Second, when appropriate, judges should use their civil contempt powers promptly and sternly. As I have written elsewhere, there is, distressingly, some doubt that the Marshals Service would enforce contempt remedies against executive branch officials. But the test must be conducted. At the worst, direct executive branch defiance of judicial contempt orders will clarify for the public the true nature of the Trump regime.

Finally, if a reasonable basis exists to believe that government lawyers have misrepresented facts to the court or otherwise behaved unethically, judges should promptly refer offenders to disciplinary authorities of the court or the relevant state bar. As the Supreme Court held in Imbler v. Pachtman, the government lawyer “stands perhaps unique, among officials whose acts could deprive persons of constitutional rights, in his amenability to professional discipline by an association of his peers.” The organized bar should address judicial referrals of misbehaving government lawyers without hesitation and, when merited, with stringent punishment. Even amoral or timorous lawyers will hesitate to misbehave if it becomes clear that doing so endangers their livelihood.

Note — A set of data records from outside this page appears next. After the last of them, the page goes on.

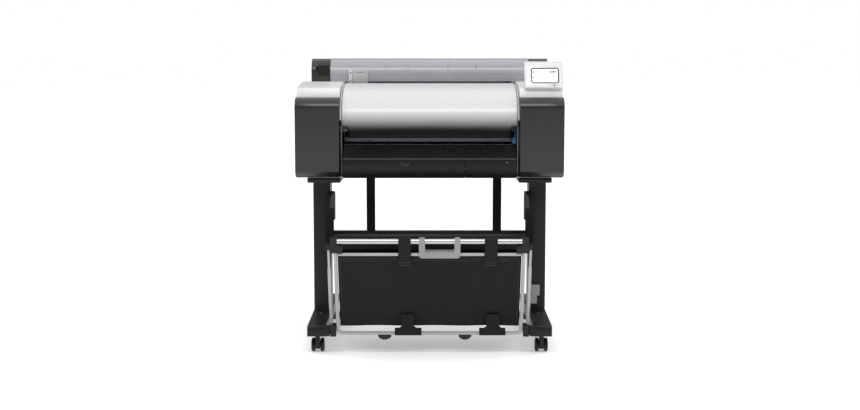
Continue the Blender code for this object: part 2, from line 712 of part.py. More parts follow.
def make_panel():
    """Tilting control panel with a touch screen and a power button."""
    hinge = pivot("panel_hinge", (PANEL_X, *PANEL_HINGE), PANEL_LEAN)
    face, back = -0.030, -0.030 + PANEL_DEPTH
    low_v = -0.045
    half = PANEL_WIDTH / 2
    panel = box("control_panel", (-half, face, low_v), (half, back, low_v + PANEL_HEIGHT),
                "white plastic", 0.005, 3)
    barrel = rod("panel_barrel", (-0.0275, 0, 0), (0.0275, 0, 0), 0.0055, None)
    web = box("panel_web", (-0.024, back - 0.002, -0.005), (0.024, 0.001, 0.005), None)
    pin = rod("panel_pin", (-0.036, 0, 0), (0.036, 0, 0), 0.003, None)
    screen_mid = 0.002
    screen_x = 0.0051
    deep = 0.003
    low = (screen_x - SCREEN_WIDTH / 2, face, screen_mid - SCREEN_HEIGHT / 2)
    high = (screen_x + SCREEN_WIDTH / 2, face + deep, screen_mid + SCREEN_HEIGHT / 2)
    edge = Vector((TOUCH, 0, TOUCH))
    pocket = box("screen_pocket", Vector(low) - edge - Vector((0, 0.01, 0)),
                 Vector(high) + edge + Vector((0, TOUCH, 0)), None)
    screen = box("touch_screen", low, high, "screen glass")
    button_at = Vector((0.0376, face, low_v + 0.0085))
    well = rod("button_well", button_at - Vector((0, 0.01, 0)), button_at + Vector((0, 0.009, 0)),
               BUTTON_RADIUS + PLAY, None)
    button = rod("power_button", button_at - Vector((0, 0.0008, 0)),
                 button_at + Vector((0, 0.006, 0)), BUTTON_RADIUS, "grey plastic")
    fuse(panel, web, barrel, pin)
    cut(panel, pocket, well)
    for piece in (panel, barrel, web, pin, pocket, screen, well, button):
        piece.parent = hinge


def bezier(points, steps):
    """Points along a cubic Bezier curve in Y and Z."""
    first, second, third, last = (Vector(point) for point in points)
    curve = []
    for step in range(steps + 1):
        t = step / steps
        s = 1 - t
        curve.append(first * s ** 3 + second * 3 * s * s * t + third * 3 * s * t * t + last * t ** 3)
    return curve


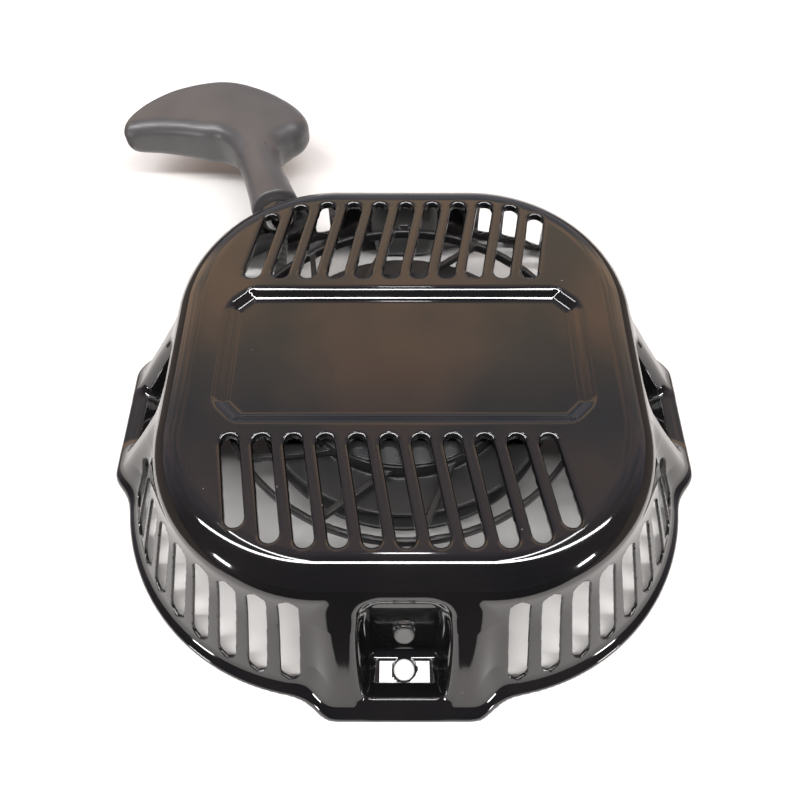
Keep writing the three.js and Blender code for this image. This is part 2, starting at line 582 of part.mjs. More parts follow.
// A round bar along a curve.
function cord(points, radius, sides, steps) {
  const section = new THREE.Shape();
  for (let i = 0; i < sides; i += 1) {
    const [x, y] = turnedBy([radius, 0], 2 * Math.PI * i / sides);
    if (i === 0) section.moveTo(x, y);
    else section.lineTo(x, y);
  }
  const path = points.length === 2 ? new THREE.LineCurve3(...points) : new THREE.CatmullRomCurve3(points);
  return solid(new THREE.ExtrudeGeometry(section, { steps, extrudePath: path, bevelEnabled: false }));
}

function ropeCoil() {
  const outer = ROPE_LAYER_RADII[0] + ROPE_RADIUS;
  const ring = ringProfile(DRUM_RADIUS + GAP, outer, GROOVE[0] + 0.5, GROOVE[1] - 0.5);
  return mesh('rope_coil', turned(ring, 32), ROPE_COLOUR, 0.9, 0);
}

// The stretch that slides through the cover's guide.
function ropeRun() {
  const leave = ropeLeave();
  const straight = guideInlet.clone().sub(leave).normalize();
  const points = [leave.clone().addScaledVector(straight, 6)];
  for (const share of [0.35, 0.65, 0.9]) points.push(leave.clone().lerp(guideInlet, share));
  for (const from of [-6, -3, 0.9]) points.push(guideFace.clone().addScaledVector(pullDirection, from));
  return mesh('rope_run', cord(points, ROPE_RADIUS, 10, 14), ROPE_COLOUR, 0.9, 0);
}

function ropeInHandle() {
  const ends = [1.3, KNOT_SEAT + 1.6].map((from) => guideFace.clone().addScaledVector(pullDirection, from));
  return mesh('rope_in_handle', cord(ends, ROPE_RADIUS, 10, 4), ROPE_COLOUR, 0.9, 0);
}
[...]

The rule of law in America is in peril. The formal institutions created by the Constitution to ensure the survival of the rule of law are wavering. But the idea that law, not one man, should rule is older than the Constitution. That idea is, or should be, the bedrock commitment of the legal profession. Indeed, we lawyers tout it all the time, at least when our professed devotion has no cost. The question now is whether the legal profession will use its power over its own members to ensure that law survives.